I can't remember the characterizations of Mayonnaise, Rue Meringue, Captain Chuck Hull, M. Bubbles, and to an extent; even Gene. I can't even perceive them as CHARACTERS anymore, just pictures. I barely remember any of their voices, their actions, their personalities, unless i specifically focus really really hard on remembering them.
Not only are the players, hosts, and mascots affected; my recollection of their games are starting to get fuzzy. The memories playing them with my family or with Streamers are just...escaping me, no matter how hard i try to grasp onto them; they escape my fingers like sand.
I fear it might get to the point w here i won't even remember they exist anymore, or worse; i might even start to feel physically ill whenever i interact with the media.
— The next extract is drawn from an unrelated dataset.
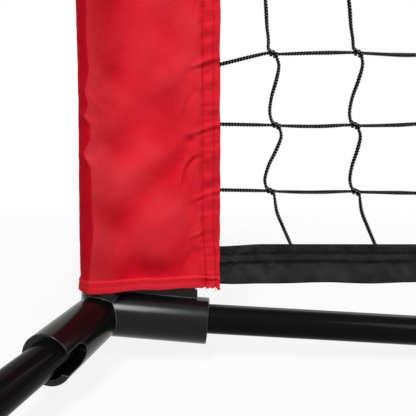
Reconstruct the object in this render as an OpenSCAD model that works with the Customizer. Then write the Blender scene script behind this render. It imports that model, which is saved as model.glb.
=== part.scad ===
// Portable lawn-game net on a knock-down tube frame: two end connectors carry the poles, the ground rail
// and four splayed legs, and a mesh net hangs between two fabric pole sleeves.

/* [Tubes] */
// Outer diameter of every tube
tube_d = 25; // [23:0.5:26]
// Wall of every tube
tube_wall = 1.2; // [0.8:0.1:2]
// Length of each leg tube
leg_length = 480; // [400:10:560]
// Height of a pole above its seat
pole_length = 718; // [640:10:760]

/* [Connector] */
// Outer diameter of the rail and leg sockets
socket_d = 39; // [37.6:0.2:41]
// Outer diameter of the pole socket at its foot
pole_socket_d = 35.2; // [34.4:0.2:37]
// Outer diameter of the pole socket at its mouth
pole_lip_d = 33; // [32:0.2:33.4]
// Bore diameter at a socket's mouth
mouth_d = 29; // [28:0.2:30]
// Gap round a tube at the bottom of its tapered bore
seat_gap = 0.2; // [0.15:0.05:0.4]
// Depth of every bore
bore_depth = 62; // [50:1:70]
// Centre of the connector to the mouth of the rail socket
rail_socket_length = 90; // [86:1:100]
// Centre of the connector to the mouth of a leg socket
leg_socket_length = 83; // [80:1:95]
// Centre of the connector to the mouth of the pole socket
pole_socket_length = 82; // [76:1:90]
// Downward slope of the rail and leg sockets
socket_slope = 5; // [4:0.1:6]
// Outward splay of the legs, from square to the net
leg_splay = 14.85; // [5:0.05:25]
// Rounding of a socket's outer lip
lip_round = 1; // [0.5:0.1:2]
// Width of the notch in a leg socket's mouth
notch_width = 17; // [10:0.5:20]
// Length of that notch
notch_length = 21.5; // [15:0.5:30]
// Turn of the notch round its socket, up from level
notch_turn = -3; // [-10:1:20]
// Thickness of the web over the rail socket
web_thick = 3.4; // [2:0.1:3.6]
// Reach of the web along the rail socket
web_reach = 81; // [70:1:82]
// Height of the web's low end above the connector's centre
web_low = 19.2; // [16:0.2:19.6]
// Height of the web's top against the pole socket
web_high = 60; // [40:1:70]

/* [Feet and rail joints] */
// Wall of a rubber foot cap
foot_wall = 3; // [2:0.25:5]
// Length of a foot cap
foot_length = 36; // [25:1:50]
// Depth of the flat tread worn into a foot cap
tread_depth = 1; // [0.5:0.1:1.5]
// Wall of a rail joint
joint_wall = 3; // [2.5:0.1:4]
// Length of a rail joint's arm, from the bend
joint_arm = 52; // [45:1:70]
// Half the thickness of the stop between the two tubes of a rail joint
stop_half = 4; // [2:0.5:6]
// Radial gap between a rail joint and its tubes
joint_gap = 0.1; // [0.05:0.05:0.15]
// Width of the band over the bend
band_width = 12; // [6:1:20]
// Height of that band above the arms
band_rise = 0.7; // [0.3:0.1:1]
// Length of a rail joint's foot
pad_length = 72; // [50:1:80]
// Width of a rail joint's foot
pad_width = 24; // [18:1:30]
// Thickness of a rail joint's foot below the joint's round wall
pad_thick = 1.2; // [0.8:0.1:3]

/* [Snap buttons] */
// Diameter of a snap button
button_d = 6.8; // [5:0.2:8]
// Diameter of the flange that keeps it in
flange_d = 10; // [9:0.2:11]
// Thickness of that flange
flange_thick = 1; // [0.8:0.1:1.5]
// Gap round a snap button
button_gap = 0.1; // [0.05:0.05:0.15]
// Height of a button above the joint's wall
button_proud = 1.6; // [1:0.1:2]
// Travel of a button
button_travel = 5; // [4.6:0.1:5.4]
// Distance of a button from the bend
button_place = 27; // [22:1:34]
// Thickness of the spring strip
strip_thick = 0.8; // [0.5:0.1:1]
// Width of the spring strip
strip_width = 7; // [5:0.5:8]
// Length of a spring's arms
strip_length = 34; // [25:1:45]

/* [Sleeves] */
// Clearance of a sleeve over the pole socket
sleeve_clear = 0.6; // [0.5:0.1:1.5]
// Clearance of a sleeve round its pole
sleeve_ease = 2.5; // [2:0.1:4]
// Height over which a sleeve narrows from the socket to the pole
sleeve_taper = 280; // [240:10:320]
// Thickness of the sleeve fabric
fabric = 0.8; // [0.6:0.1:1]
// Pole axis to the end of the sleeve's pocket
pocket = 86; // [84:1:100]
// Width of the seam margin beyond the pocket
margin = 14; // [10:1:25]
// Thickness of the seam margin
margin_thick = 3.2; // [2.6:0.1:5]
// Bottom edge of a sleeve above the connector's centre
sleeve_low = 21.5; // [20:0.5:30]
// Height of the bottom hem
hem = 10; // [6:0.5:20]
// Extra thickness of the hem
hem_thick = 0.6; // [0.2:0.1:1.5]
// Height of the soft folds
fold = 2.4; // [0:0.1:3]
// Distance between folds up the sleeve
fold_pitch = 250; // [180:10:400]
// Thickness of a pole cap's head
cap_head = 9; // [4:0.5:12]
// Length of a pole cap's plug
cap_plug = 18; // [10:1:30]

/* [Net] */
// Number of upright twines
mesh_columns = 23; // [11:2:23]
// Distance between upright twines
mesh_w = 68.5; // [60:0.5:80]
// Number of level twines
mesh_rows = 11; // [9:1:11]
// Sleeve edge to the first upright twine
side_gap = 44; // [30:1:60]
// Bottom tape to the lowest level twine
low_gap = 44; // [30:1:60]
// Width of a twine
twine = 2.3; // [1.6:0.1:3]
// Sideways bow of an upright twine between two knots
bow = 5; // [0:0.5:8]
// Sideways step of an upright twine across a knot, each way
knot_lean = 3; // [0:0.1:4]
// Scatter of the knots
scatter = 2; // [0:0.1:3]
// Sideways lean of the lowest strands into the tape
lean = 17; // [0:1:20]
// Height of the bottom and top tapes
tape_height = 33; // [20:1:50]
// Thickness of the tapes
tape_thick = 2.4; // [1.6:0.1:4]
// Bottom edge of the bottom tape above the connector's centre
tape_low = 26; // [24:1:40]
// Top of the top tape to the top of the sleeves
tape_drop = 8.1; // [4:0.1:20]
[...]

I'm struggling to remember characters and games i used to enjoy consistently and it's freaking me the fuck out!
I don't want to forget about the games i love, but it's seeming like an unavoidable inevitability, because my brain's just...blocking them out! I don't want to forget about them...they're the only things keeping me SUSTAINED anymore! I don't want my brain to be doing this...how do i make it stop doing this?!?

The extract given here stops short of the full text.